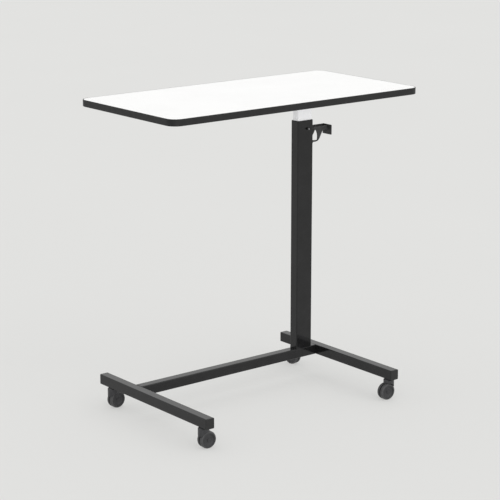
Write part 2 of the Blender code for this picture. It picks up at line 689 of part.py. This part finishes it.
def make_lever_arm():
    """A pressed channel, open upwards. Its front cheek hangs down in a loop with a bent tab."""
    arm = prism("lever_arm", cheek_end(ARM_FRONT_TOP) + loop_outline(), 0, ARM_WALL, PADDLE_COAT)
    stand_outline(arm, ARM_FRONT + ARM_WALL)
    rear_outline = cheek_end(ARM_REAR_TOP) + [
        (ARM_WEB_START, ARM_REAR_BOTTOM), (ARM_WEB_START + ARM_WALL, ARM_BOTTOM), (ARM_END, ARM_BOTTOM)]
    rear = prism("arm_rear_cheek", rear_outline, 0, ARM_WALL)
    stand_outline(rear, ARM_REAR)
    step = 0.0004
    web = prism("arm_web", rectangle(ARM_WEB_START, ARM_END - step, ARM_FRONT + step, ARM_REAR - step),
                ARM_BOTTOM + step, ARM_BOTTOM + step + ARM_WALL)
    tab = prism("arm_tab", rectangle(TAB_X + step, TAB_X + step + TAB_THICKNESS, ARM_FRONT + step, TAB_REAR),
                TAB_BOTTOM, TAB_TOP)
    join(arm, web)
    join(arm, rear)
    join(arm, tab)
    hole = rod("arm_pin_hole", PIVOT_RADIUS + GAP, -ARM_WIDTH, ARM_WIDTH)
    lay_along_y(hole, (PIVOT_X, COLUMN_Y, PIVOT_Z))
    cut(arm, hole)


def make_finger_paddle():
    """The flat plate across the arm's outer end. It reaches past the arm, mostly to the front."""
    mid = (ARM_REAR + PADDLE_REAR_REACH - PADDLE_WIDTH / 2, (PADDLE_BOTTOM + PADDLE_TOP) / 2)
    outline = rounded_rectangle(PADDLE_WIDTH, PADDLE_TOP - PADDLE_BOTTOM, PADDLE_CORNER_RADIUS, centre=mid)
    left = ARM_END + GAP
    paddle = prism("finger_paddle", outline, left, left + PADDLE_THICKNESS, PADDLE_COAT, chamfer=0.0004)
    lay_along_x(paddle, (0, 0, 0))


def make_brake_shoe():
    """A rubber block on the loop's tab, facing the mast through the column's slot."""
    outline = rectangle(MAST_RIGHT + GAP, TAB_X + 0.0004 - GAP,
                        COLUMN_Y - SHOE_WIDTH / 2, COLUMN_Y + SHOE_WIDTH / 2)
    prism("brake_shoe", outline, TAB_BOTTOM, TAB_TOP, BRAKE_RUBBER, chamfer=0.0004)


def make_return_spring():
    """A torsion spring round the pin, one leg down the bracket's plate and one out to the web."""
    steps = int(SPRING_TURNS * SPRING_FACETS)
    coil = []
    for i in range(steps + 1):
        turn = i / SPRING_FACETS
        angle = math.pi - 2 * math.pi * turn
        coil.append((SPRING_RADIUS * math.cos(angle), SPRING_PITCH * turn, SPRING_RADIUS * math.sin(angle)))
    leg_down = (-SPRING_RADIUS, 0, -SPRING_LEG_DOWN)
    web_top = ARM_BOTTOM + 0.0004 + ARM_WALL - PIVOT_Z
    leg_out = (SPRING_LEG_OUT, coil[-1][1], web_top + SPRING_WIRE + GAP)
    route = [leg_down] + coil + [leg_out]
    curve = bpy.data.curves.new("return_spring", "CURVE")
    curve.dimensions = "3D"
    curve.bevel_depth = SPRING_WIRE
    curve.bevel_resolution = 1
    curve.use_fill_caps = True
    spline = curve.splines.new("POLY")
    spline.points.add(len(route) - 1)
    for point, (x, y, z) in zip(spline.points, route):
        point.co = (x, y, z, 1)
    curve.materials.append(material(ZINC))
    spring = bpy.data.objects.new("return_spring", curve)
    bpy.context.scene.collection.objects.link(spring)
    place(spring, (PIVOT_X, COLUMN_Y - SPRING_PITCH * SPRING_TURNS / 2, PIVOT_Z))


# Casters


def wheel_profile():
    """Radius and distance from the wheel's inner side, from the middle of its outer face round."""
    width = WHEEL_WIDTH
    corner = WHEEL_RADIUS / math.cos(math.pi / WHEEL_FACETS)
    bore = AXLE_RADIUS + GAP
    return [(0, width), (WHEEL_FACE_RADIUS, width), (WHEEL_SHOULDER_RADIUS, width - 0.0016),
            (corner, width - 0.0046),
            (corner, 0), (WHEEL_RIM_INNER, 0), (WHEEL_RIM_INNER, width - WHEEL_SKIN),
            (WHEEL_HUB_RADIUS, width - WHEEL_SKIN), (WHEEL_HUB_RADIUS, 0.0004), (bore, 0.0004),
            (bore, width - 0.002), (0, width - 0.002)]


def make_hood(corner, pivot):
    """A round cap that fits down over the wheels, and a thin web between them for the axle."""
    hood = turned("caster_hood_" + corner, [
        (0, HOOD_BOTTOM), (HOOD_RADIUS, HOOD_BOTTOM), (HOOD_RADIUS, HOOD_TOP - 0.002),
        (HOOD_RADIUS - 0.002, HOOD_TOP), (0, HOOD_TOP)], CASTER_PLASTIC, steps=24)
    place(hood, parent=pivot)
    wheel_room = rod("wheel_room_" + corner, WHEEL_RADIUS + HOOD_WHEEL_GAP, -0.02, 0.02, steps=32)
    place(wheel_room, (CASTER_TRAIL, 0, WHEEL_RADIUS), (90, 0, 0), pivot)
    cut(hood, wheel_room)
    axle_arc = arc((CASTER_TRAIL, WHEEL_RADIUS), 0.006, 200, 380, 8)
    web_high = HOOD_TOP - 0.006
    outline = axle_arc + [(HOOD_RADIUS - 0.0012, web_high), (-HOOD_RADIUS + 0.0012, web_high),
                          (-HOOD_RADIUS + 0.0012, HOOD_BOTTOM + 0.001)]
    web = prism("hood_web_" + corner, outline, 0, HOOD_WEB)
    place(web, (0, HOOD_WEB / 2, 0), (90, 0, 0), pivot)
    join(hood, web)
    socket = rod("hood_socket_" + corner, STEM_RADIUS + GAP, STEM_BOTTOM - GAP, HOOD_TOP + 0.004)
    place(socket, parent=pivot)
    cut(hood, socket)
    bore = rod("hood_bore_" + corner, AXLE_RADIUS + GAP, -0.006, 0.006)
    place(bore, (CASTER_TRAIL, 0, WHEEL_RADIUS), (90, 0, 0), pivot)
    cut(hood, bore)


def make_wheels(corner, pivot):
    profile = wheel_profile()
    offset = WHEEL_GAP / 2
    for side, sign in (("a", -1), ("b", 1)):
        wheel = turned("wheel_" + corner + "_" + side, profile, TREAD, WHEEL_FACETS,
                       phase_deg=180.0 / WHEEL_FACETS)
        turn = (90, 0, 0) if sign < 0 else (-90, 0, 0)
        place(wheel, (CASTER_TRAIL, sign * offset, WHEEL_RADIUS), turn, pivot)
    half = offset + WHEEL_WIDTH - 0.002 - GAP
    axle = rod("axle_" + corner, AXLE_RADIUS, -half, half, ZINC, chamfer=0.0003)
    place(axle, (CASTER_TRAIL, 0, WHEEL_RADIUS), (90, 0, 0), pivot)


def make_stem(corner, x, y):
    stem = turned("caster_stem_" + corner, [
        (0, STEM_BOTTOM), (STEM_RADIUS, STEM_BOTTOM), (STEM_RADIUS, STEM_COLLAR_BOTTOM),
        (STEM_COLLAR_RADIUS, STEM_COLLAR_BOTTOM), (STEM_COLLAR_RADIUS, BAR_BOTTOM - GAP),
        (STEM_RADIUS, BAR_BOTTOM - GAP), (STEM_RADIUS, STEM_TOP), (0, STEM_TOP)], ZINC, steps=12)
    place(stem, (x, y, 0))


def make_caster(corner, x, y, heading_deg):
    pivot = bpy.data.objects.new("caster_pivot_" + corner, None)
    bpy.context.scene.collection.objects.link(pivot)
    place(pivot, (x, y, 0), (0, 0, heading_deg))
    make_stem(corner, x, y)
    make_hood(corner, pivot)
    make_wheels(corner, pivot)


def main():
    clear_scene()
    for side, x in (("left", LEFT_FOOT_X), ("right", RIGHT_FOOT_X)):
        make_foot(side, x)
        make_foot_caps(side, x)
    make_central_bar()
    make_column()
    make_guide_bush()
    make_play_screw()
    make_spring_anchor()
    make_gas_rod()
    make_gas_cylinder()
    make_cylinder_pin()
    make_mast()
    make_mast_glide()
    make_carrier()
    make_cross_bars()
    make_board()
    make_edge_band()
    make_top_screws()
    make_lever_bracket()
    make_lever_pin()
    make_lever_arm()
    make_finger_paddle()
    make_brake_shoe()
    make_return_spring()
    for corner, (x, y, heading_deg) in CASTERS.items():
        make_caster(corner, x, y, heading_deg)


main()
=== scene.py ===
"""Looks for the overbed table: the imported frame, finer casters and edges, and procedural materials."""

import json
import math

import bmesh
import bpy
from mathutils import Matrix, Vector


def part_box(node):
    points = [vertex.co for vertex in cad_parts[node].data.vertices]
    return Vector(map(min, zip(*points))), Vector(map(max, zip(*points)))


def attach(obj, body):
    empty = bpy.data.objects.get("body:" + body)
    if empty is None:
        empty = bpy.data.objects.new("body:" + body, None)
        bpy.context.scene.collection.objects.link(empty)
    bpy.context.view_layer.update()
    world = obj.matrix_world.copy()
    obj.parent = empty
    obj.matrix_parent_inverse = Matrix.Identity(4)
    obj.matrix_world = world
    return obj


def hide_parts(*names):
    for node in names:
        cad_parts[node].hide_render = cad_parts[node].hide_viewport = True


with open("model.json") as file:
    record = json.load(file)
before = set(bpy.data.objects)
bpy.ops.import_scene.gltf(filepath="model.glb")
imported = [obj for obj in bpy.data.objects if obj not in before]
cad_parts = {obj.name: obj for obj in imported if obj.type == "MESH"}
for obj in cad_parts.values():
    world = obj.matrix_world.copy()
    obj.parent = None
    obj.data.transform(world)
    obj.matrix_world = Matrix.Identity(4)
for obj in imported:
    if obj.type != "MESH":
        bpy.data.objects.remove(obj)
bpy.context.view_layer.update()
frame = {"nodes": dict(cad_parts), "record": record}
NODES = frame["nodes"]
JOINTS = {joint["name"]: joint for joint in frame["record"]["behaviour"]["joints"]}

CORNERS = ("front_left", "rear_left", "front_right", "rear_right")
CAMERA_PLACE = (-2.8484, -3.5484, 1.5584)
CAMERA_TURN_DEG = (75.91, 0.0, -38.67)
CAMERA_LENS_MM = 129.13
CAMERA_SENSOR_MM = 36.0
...
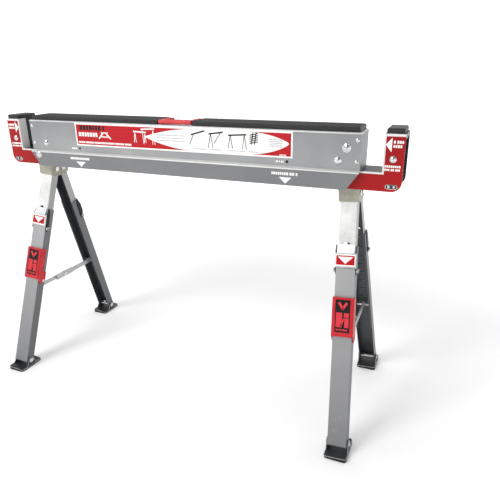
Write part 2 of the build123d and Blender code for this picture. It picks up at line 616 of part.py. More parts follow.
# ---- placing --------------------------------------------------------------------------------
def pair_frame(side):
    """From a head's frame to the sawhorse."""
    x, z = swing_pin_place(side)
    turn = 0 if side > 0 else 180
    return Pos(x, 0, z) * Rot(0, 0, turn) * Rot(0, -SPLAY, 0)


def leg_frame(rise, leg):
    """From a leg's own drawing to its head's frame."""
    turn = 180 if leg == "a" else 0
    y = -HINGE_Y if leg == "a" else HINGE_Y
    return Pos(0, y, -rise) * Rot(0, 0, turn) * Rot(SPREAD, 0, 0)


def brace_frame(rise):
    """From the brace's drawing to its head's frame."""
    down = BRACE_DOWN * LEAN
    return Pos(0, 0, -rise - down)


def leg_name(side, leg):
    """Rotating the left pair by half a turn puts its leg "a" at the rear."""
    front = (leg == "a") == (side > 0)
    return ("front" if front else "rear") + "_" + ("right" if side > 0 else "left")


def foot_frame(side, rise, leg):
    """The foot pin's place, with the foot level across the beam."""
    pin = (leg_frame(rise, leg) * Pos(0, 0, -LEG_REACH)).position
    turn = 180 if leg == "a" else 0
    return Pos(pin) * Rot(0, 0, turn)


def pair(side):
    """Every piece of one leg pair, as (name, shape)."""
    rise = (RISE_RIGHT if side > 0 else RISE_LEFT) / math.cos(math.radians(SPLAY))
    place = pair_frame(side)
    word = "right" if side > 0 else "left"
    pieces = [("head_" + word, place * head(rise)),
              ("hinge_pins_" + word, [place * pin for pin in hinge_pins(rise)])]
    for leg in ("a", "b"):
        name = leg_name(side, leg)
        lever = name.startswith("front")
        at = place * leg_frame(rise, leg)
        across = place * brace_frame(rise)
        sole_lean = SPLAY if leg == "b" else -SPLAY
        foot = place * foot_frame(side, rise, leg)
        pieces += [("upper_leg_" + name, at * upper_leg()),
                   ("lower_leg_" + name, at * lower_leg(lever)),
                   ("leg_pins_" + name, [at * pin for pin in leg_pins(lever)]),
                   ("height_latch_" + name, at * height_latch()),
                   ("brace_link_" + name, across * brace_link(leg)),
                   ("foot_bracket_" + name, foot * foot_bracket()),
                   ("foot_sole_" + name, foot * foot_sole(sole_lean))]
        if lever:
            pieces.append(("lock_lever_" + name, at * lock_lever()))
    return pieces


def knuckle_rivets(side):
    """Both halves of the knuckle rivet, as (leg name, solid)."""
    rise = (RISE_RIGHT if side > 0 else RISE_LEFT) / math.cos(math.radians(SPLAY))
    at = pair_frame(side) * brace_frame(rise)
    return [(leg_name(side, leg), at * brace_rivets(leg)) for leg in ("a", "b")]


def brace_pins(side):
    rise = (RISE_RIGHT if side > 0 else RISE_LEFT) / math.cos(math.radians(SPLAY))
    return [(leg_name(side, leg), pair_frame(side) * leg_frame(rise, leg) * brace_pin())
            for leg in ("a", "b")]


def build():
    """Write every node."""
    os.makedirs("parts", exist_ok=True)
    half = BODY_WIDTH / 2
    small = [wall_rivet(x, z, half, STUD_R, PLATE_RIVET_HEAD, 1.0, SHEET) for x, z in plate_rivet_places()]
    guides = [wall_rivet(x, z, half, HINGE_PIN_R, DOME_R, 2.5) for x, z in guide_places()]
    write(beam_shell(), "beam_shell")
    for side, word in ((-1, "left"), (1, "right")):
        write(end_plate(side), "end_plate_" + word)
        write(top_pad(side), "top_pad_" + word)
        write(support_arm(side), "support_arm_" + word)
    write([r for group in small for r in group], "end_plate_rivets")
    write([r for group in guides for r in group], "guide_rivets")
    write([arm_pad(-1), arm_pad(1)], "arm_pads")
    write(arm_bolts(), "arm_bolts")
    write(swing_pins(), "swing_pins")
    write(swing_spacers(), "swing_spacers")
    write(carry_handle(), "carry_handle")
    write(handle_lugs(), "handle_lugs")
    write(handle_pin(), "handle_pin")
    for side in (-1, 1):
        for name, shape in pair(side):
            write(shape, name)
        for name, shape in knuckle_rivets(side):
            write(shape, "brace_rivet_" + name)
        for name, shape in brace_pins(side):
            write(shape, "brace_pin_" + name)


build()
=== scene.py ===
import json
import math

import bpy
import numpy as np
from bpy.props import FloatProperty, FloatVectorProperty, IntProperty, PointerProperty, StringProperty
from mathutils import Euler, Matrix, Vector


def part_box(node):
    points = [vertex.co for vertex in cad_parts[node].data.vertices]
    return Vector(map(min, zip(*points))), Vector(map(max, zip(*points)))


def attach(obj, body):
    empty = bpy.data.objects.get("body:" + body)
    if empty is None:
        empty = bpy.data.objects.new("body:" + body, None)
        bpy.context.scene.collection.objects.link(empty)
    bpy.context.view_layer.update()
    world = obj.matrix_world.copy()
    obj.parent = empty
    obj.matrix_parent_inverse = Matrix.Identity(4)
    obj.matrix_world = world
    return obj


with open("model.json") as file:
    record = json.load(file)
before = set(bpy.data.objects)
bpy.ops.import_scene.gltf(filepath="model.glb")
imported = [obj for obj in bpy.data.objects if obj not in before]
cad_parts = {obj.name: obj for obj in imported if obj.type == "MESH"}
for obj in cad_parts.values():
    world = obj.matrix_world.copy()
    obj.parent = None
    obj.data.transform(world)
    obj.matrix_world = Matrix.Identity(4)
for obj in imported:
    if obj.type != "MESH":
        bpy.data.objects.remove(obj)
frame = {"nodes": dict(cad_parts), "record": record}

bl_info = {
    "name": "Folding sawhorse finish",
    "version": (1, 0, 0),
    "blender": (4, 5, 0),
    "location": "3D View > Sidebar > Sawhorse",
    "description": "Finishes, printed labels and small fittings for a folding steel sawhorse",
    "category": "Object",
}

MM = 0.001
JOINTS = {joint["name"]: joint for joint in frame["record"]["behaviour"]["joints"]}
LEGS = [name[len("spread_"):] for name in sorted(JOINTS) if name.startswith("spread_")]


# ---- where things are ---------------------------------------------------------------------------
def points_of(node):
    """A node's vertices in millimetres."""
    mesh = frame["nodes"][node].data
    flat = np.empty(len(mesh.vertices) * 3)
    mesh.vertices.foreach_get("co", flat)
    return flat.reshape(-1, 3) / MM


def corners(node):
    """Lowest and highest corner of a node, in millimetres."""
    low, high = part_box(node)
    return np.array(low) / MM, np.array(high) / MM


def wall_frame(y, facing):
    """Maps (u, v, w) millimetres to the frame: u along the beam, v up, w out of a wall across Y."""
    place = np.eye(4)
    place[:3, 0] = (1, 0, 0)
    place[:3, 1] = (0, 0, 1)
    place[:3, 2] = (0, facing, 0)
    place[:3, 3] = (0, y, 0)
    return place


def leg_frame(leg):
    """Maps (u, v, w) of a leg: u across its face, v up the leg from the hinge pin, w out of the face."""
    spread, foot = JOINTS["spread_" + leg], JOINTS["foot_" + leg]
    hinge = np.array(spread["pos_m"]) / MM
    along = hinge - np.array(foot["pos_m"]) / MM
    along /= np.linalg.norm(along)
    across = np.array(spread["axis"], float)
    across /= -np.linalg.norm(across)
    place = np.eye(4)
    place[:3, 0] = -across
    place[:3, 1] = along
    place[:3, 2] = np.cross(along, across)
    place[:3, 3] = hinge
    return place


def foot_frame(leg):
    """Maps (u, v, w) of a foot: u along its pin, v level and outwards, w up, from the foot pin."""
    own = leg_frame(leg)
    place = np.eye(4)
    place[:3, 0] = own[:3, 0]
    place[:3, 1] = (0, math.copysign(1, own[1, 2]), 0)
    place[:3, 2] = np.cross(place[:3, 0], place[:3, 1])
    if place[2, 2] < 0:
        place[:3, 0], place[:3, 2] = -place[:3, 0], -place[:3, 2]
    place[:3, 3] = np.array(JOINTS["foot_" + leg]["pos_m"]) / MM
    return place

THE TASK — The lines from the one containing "make_top_screws()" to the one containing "from mathutils import Matrix, Vector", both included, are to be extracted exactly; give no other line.

IN RESPONSE —
    make_top_screws()
    make_lever_bracket()
    make_lever_pin()
    make_lever_arm()
    make_finger_paddle()
    make_brake_shoe()
    make_return_spring()
    for corner, (x, y, heading_deg) in CASTERS.items():
        make_caster(corner, x, y, heading_deg)


main()
=== scene.py ===
"""Looks for the overbed table: the imported frame, finer casters and edges, and procedural materials."""

import json
import math

import bmesh
import bpy
from mathutils import Matrix, Vector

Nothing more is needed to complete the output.